I’m midway through Salmonella Alert ‘07. So far, none has been spotted. It’s pretty easy to spot salmonella, what with the projectile vomiting and explosive diarrhea.

I’m fine. Really. Last night B. grilled some chicken breasts, corn on the cob, and wee little yellow potatoes, and it was all great. Well, until I got about three bites into my chicken and thought, “Mmmmm … slick and chewy. Oh my God! Chicken shouldn’t be slick and chewy!!!” and commenced spitting chewed food onto my plate and teaching my kid a new way to entertain herself at the dinner table. Sure enough, my chicken wasn’t cooked through.

The other pieces of chicken were fine. Mine was the only raw one.

I have the disadvantage of knowledge in this category. In culinary school, they made damn sure that we knew every single thing there is to know about food-borne illnesses and how to prevent them. Generally, I can touch a piece of chicken or a steak and tell you to what degree it’s been cooked, which makes me feel particularly stupid about devouring half of a raw piece of chicken.

I’m a bit on the paranoid/hypochondriac side as it is. Being on Salmonella Alert ‘07 doesn’t help. Every time my stomach gurgled last night I was sure This Was It. And my stomach gurgled a lot. Turns out I was just hungry from not finishing my dinner.

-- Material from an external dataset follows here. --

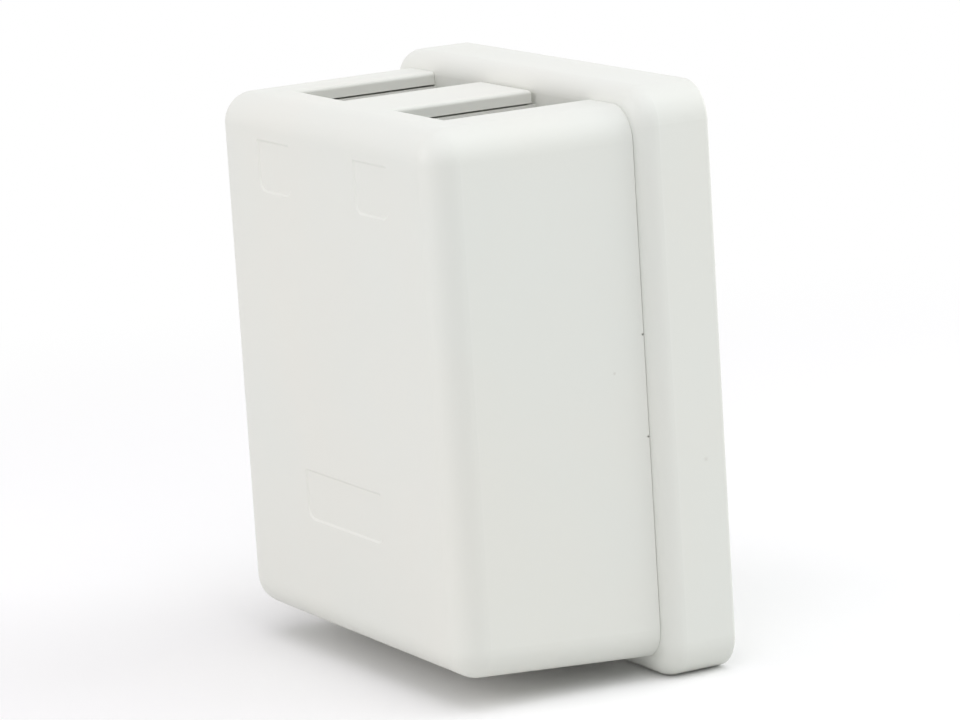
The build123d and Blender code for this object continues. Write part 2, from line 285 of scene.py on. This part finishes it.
def add_world():
    """Even white surroundings: pure white where they show, a plain level for the light."""
    world = bpy.data.worlds.new("White Studio")
    bpy.context.scene.world = world
    world.use_nodes = True
    n = Nodes(world.node_tree)
    background = world.node_tree.nodes["Background"]
    background.inputs["Color"].default_value = rgba(WHITE)
    strength = n.add("ShaderNodeMapRange", Value=showing_rays(n), To_Min=WORLD_LEVEL, To_Max=1.0)
    n.feed(background.inputs["Strength"], strength.outputs["Result"])


def add_panel(name, azimuth, elevation, size, level, colour):
    """Square soft panel that faces the middle of the box."""
    lamp = bpy.data.lights.new(name, "AREA")
    lamp.shape = "SQUARE"
    lamp.size = size
    lamp.color = colour
    lamp.energy = level * (math.pi * PANEL_DISTANCE) ** 2
    away = direction(math.radians(azimuth), math.radians(elevation))
    thing = bpy.data.objects.new(name, lamp)
    thing.location = away * PANEL_DISTANCE
    thing.rotation_mode = "QUATERNION"
    thing.rotation_quaternion = away.to_track_quat("Z", "Y")
    bpy.context.scene.collection.objects.link(thing)


def add_camera():
    """Camera at the photograph's viewing angle, with its slight roll."""
    camera = bpy.data.cameras.new("camera")
    camera.lens = VIEW_LENS
    camera.sensor_width = SENSOR_WIDTH
    back = direction(VIEW_AZIMUTH, VIEW_ELEVATION)
    right = Vector((math.cos(VIEW_AZIMUTH), math.sin(VIEW_AZIMUTH), 0.0))
    up = back.cross(right)
    rolled_right = right * math.cos(VIEW_ROLL) - up * math.sin(VIEW_ROLL)
    rolled_up = right * math.sin(VIEW_ROLL) + up * math.cos(VIEW_ROLL)
    shift = rolled_right * VIEW_SHIFT_RIGHT + rolled_up * VIEW_SHIFT_UP
    turn = Matrix((rolled_right, rolled_up, back)).transposed().to_4x4()
    thing = bpy.data.objects.new("camera", camera)
    thing.matrix_world = Matrix.Translation(shift + back * VIEW_DISTANCE) @ turn
    bpy.context.scene.collection.objects.link(thing)
    bpy.context.scene.camera = thing


groups = {"grain": build_moulded_grain(), "tint": build_resin_tint(), "speck": build_speck()}
dress("cover", moulded_plastic("Cover Plastic", groups, COVER_SPECKS))
dress("base", moulded_plastic("Base Plastic", groups, BASE_SPECKS))
add_floor()
add_world()
for name, settings in PANELS.items():
    add_panel(name, *settings)
add_camera()
bpy.context.scene.view_settings.view_transform = "Standard"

It would be so much easier if they made early salmonella detection tests. If you see one line, you’re negative. If you don’t see any lines because you’ve befouled the stick, chances are you’re positive.

Salmonella generally manifests within 48 hours of ingestion. I remember that from every class I took in culinary school. From my own personal experiences with the disease (two of them, none of them caused by my own food), I tend to develop it faster than that, and in a manner that completely prevents me from functioning as a human being. I become a vomit zombie, or vombie, if you will.

The first time, I was in college, and it hit quick and fast, delivered via a sandwich from Arby’s. I was incapacitated enough that my mother had to be called to fetch me.

The second time was from St. Louis’ favorite pizza chain (although I have no idea why because my God, they’re gross), Imo’s. I ordered an Italian sub (the same thing I had from Arby’s that made me so ill five years earlier). B. ordered hot wings. I can pretty much guarantee that the genius in the kitchen put B.’s wings in the fryer/oven/delivery car engine block/wherever it is they cook their food, then proceeded to make my sandwich without washing the residual chicken skank from his hands. Not that I witnessed this; I’m just guessing and making unfair assumptions. All I know is I could barely move the next morning, as all of my energy reserves were required for expelling former food items from my body.

Unfortunately, we were supposed to make the 13-hour drive to Michigan to celebrate Christmas with B.’s family that day. He wanted to cancel, but I refused. It was our first Christmas as a married couple and I’d be damned if I was going to ruin it (or have his family think I was wussy enough to be sidelined by residual chicken skank) by staying home. So I puked my way to Michigan.

Also unfortunately, I’m rather fair-skinned, and I tend to rupture every blood vessel in my face when I vomit. By the time we got to Michigan, my face was mapped with every single broken vessel and capillary. A mass of squiggly purple, with bruises around my jaws and the corners of my mouth.

Such a pretty new wife. She’s not contagious, is she? Do you have a life insurance policy on her, because I think she might be dying.

So you can understand why I’m a tad paranoid about last night’s dinner mishap. Abusing my digestive system with a bottomless cup of coffee all day at Cooperella probably wasn’t the smartest thing to do. I feel slightly ill, and I keep thinking, “Uh oh. This Is It,” and then I remember the three gallons of coffee and I’m reassured that I don’t have salmonella. I have liver failure.

Remind me to tell you about Thanksgiving Rabies Watch ‘99 and the encore, Thanksgiving Rabies Watch ‘00. I’ve discovered that we have a raccoon living in our trees, so maybe we’ll do Thanksgiving Rabies Watch ‘07: The Eighth Anniversary Edition this year.